We well and truly like this home.  But at $379K, we'd only be saving a little on our monthly bills and it is so far away.  Then, you have to add the fact that it's in an HOA. 

It was only $128 a month, but still.  HOAs just seem to me like a good excuse to exclude people and be intolerant in general.  I'm sure there are HOAs that are fine on those regards, but I just can't shake that feeling that I'm going to move in and everyone is going to look the same and talk the same and think the same... and there I'll be like the new kid in class who has pickled herring sandwich for lunch and now all the other kids call me "stinky fish girl."

We told Melissa we'd have to see what the HOA rules are before we'd be able to make an offer.

Now here is where I tell you the newest reason that Melissa is 1. too good for all of humanity and 2. needs to be paid more.  (I have no idea how much she makes but I'm certain it's not enough.)  So, she told us it can be difficult to get the HOA rules (which are oddly referred to as CC and Rs).  And if she couldn't get them from the realtor, she'd have to ask title, but sometimes you just couldn't get them until you're already in the thick and you just make it one of your conditions for which you can back out if you find out about the mold sniffing aardvark twice monthly inspection and just can't put up with that.

But Melissa did find the CC and Rs.  She sent them to me.  They were something like 84 pages long, and that was only one of a few documents.  Those 84 pages were all in legalese.  I read to about page 16 and died.  I couldn't really understand it nor did I care, except I do care deeply if they mandate mold sniffing aardvark inspections.  Not that I have something specifically against aardvarks, you understand.
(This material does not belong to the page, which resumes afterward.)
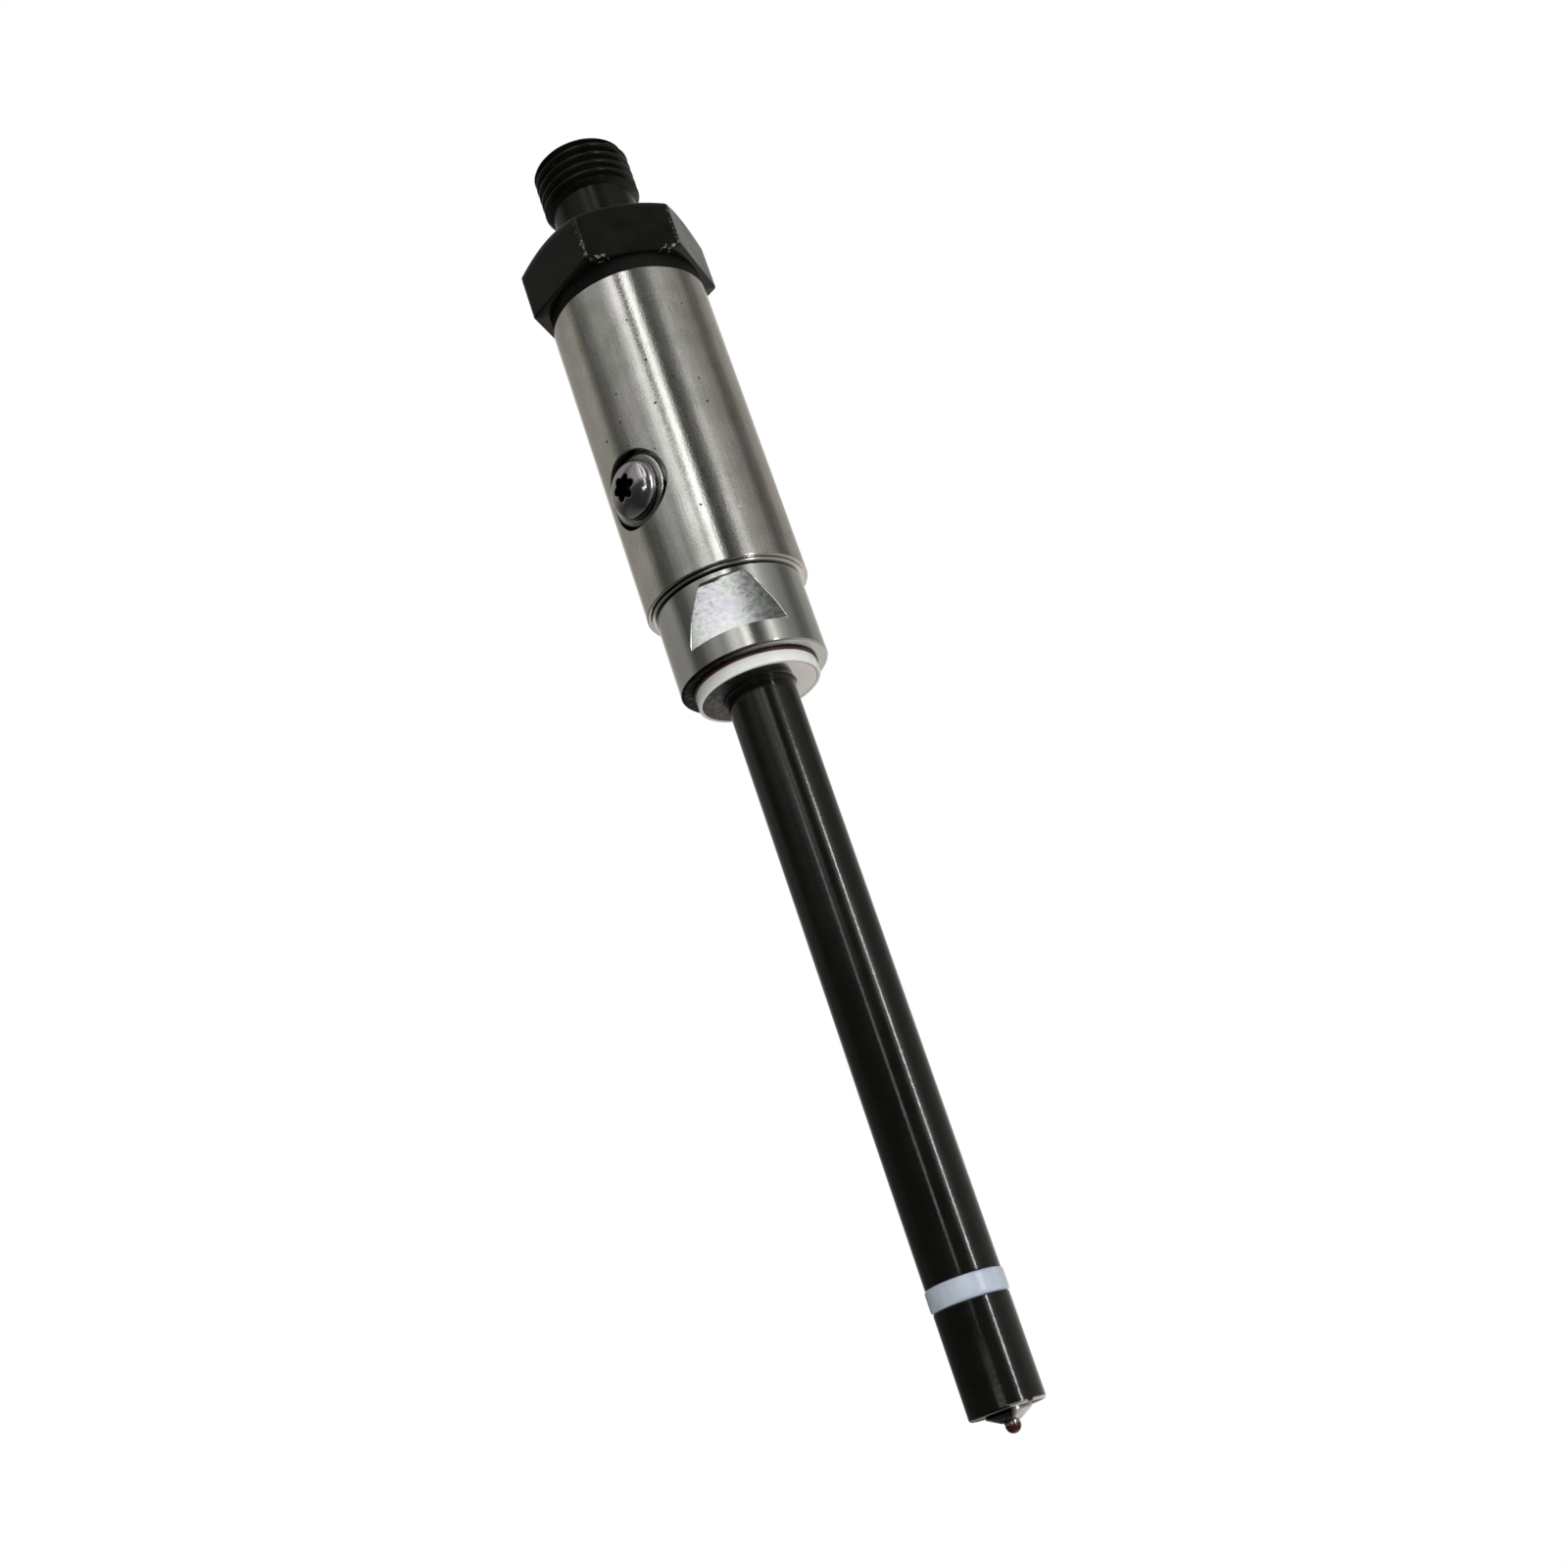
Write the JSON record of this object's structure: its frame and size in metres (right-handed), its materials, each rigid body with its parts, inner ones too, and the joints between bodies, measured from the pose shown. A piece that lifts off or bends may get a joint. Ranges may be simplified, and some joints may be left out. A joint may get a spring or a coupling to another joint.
{
  "type": "diesel fuel injector",
  "caption": "Slim pencil-type diesel injector: threaded inlet and hexagon, barrel with a bleed screw, clamped long stem with a spray tip, and a sprung needle valve.",
  "frame": {"origin": "on the injector's axis, in the face of the seat washer that rests on the cylinder head", "axes": "+Z runs along the axis towards the fuel inlet, so the stem and tip lie below the origin; -Y is the outward side of the front spanner flat; +X completes a right-handed frame"},
  "size_m": [0.026, 0.0264, 0.1866],
  "materials": {
    "black_steel": "black oxide on machined steel, semi-gloss, with small bright chips on the hexagon's edges",
    "stem_black": "smooth glossy black oxide",
    "barrel_steel": "satin bright steel, faintly speckled, drawn along its length",
    "nut_steel": "satin bright steel with frosty milled flats",
    "bright_steel": "bright steel",
    "tip_steel": "ground steel with a red-brown heat tint on the round end",
    "ground_steel": "ground hardened steel",
    "spring_steel": "dark oil-tempered wire",
    "copper": "annealed copper",
    "filter_brass": "matt brass",
    "white_seal": "white plastic, lightly polished",
    "washer_metal": "grey rolled metal",
    "dam_plastic": "bluish-white fluoroplastic, waxy",
    "red_seal": "dark red-brown rubber"
  },
  "bodies": {
    "holder": {"inlet_fitting": "black_steel", "inlet_gasket": "copper", "filter_collar": "filter_brass", "filter_screen": "filter_brass", "filter_end_cap": "filter_brass", "filter_clip": "ground_steel", "barrel": "barrel_steel", "joint_ring": "bright_steel", "retaining_nut": "nut_steel", "stem_gasket": "copper", "guide_dowels": "ground_steel", "valve_guide": "ground_steel", "nozzle_stem": "stem_black", "nozzle_tip": "tip_steel", "valve_spring": "spring_steel", "pressure_shims": "ground_steel", "upper_spring_seat": "ground_steel", "lift_stop_pin": "ground_steel", "seal_ring": "red_seal", "seat_washer": "white_seal", "seat_washer_plate": "washer_metal", "carbon_dam": "dam_plastic"},
    "needle": {"needle_valve": "ground_steel", "spring_seat": "ground_steel"},
    "bleed_carrier": {"bleed_washer": "bright_steel"},
    "bleed_screw": {"bleed_screw": "bright_steel"}
  },
  "joints": [
    {"name": "needle_lift", "type": "slide", "parent": "holder", "child": "needle", "axis": [0, 0, 1], "range_m": [0, 0.0003], "stiffness_N_per_m": 20000, "deforming": ["valve_spring"]},
    {"name": "bleed_screw_out", "type": "slide", "parent": "holder", "child": "bleed_carrier", "axis": [-0.6494, -0.7604, 0], "range_m": [0, 0.0008]},
    {"name": "bleed_screw_turn", "type": "hinge", "parent": "bleed_carrier", "child": "bleed_screw", "pos_m": [0, 0, 0.0301], "axis": [-0.6494, -0.7604, 0], "range_deg": [0, 360]}
  ],
  "couplings": [
    {"joint": "bleed_screw_turn", "follows": "bleed_screw_out", "rad_per_m": 7854}
  ]
}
So I wrote to Melissa and said that I understood that we needed to get through it because time is always of the essence when you think to make an offer on a property.  But I'd had my second vaccine shot that day, I had a headache like the devil's bowling alley had sublet my skull, and I just couldn't.  In addition, I'd found another home on Zillow we'd like to see.

You know what she did?  She read the whole farging 84 page document and then wrote her own document elucidating the salient points of it!  Do you know what I did?  Well, I woke up early this morning to take the car to the car doctor, where I sat for a number of hours and worked.  Did I read Melissa's document?  No.  Working did me in.  

When I got home, I died in bed from the renewed bowling activity in my cranium and the new sensation that my joints were the creaking of old leather arm chair joints until it was time to go see the new house.  When we got to the new house, Melissa asked if I'd read the document, and I honestly had to say "no."  So she just told me, "Well, I think the biggest thing that stood out to me is that they only allow you to have two pets..."

She graciously allowed as how we could ignore that, but we're fairly rule following folk and we would not be comfortable with that.  So, basically, she spent however much time it took to get through that vile manuscript so she could simply deliver us the answer that the HOA wouldn't accept our whole family, and therefore we aren't making an offer on it.  

Someday maybe I'll be kind like her.  But I wouldn't count on it.  In all honesty, I'm just tired of feeling like I do everything for everyone (which isn't entirely true), and truly I'll never read legalese with the alacrity she seems to.